97º ~ heading up to 103 before the heat index is figured, grab an oxygen tank, friends and fans of the weather, it's getting hard to breathe out there, the dirt has turned to concrete beneath our feet despite attempts to keep things watered during the night hours
I'm happy to report that so far, I'm on track for a poem a day through Sunday. Whee. I'm still starting with Meeks' Biogeography and letting the poems there help my mind loosen up. To do justice to Meeks, I'll need to re-read the book with more concentration later. Right now, I'm just letting the words and lines crash over me like waves of sound (I tend to read out loud).
No surprise, then, that today's draft is "Biogeography: 8/2/11."
Dear Readers, I confess that I've been wallowing in a blue funk for the past few days and trying to figure out the cause. I know I'm having some back-to-school stress, but I also had to admit to myself, finally, that I'm still mourning the death of Libby, our beautiful tabby cat. At the time Libby died, Lou-Lou, our black & white frisky cat, was fighting for her life against an unrelated disease. Now that Lou-Lou is getting better and is more her old self, the grief for Libby is setting in. It's such a minor loss when compared to friends who've recently lost human loved ones, but it's what I have going on in my heart right now, so here I am.
Once again, I managed to take the emotions and facts about the cat and place them in a poem without mentioning Libby.
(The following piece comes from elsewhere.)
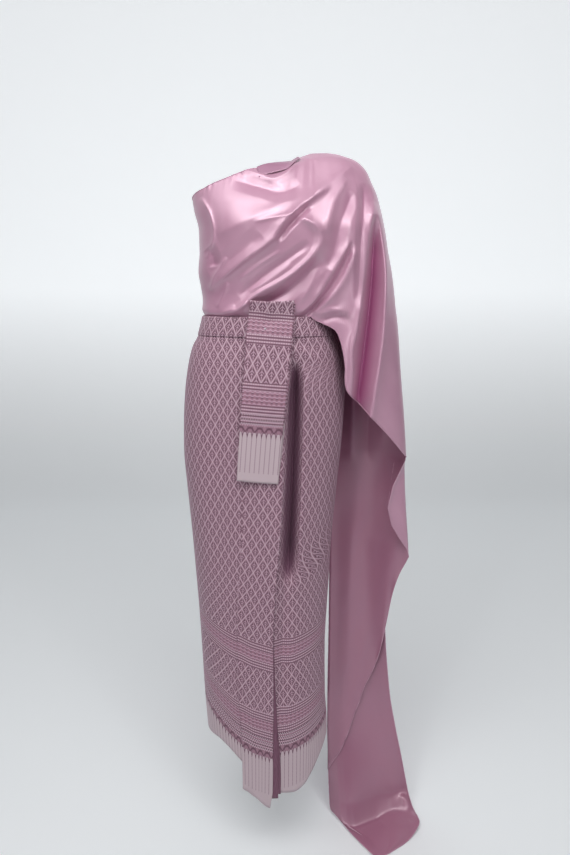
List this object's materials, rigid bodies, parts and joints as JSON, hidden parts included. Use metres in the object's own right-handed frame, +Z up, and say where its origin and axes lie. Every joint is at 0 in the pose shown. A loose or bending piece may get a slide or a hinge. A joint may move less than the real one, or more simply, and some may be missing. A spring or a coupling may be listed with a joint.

The last time I did this was when I started "Fairy Tale for a Girl with a Fever of Unknown Origin" and I used some details from Lou-Lou's medical files for that, applying them to the girl. Today, I let my sadness for Libby guide me. I began with noting the environmental conditions (drought), in large part because of Meeks' influence, and then, I let the poem drift to "This I've labeled a killing summer, / although the heat was not / to blame / for a faulty heart / long undetected."
|from the National Drought Mitigation Center at U of NE Lincoln|
At first, I had two chunky stanzas, one of eight lines and one of nine. I have a habit (bad? good?) of wanting balance in my stanzas but on re-reading there was nothing I wanted to add to the first or remove from the second. This got me to questioning why I'd broken the lines and stanzas as I had. I re-read (out loud) and realized the poem has a lot of nature in it and a lot of meditation and my mind drifted to Charles Wright and some of his poems with lots of indented lines spread over the page. I started working through the poem adding more white space and breaking up the chunks. It turns out, this unlocked even more drafting for me and I was able to trim some of the excess language as well. Much happier with it this way, even though I recently read someone giving advice to poets by telling them to stay away from the tab key. To that I say: to each her own!
On a happy note, I had an acceptance for a poem in my inbox this morning. Wahoo! Maybe the acceptance dance will also serve as a rain dance today. A girl can dream.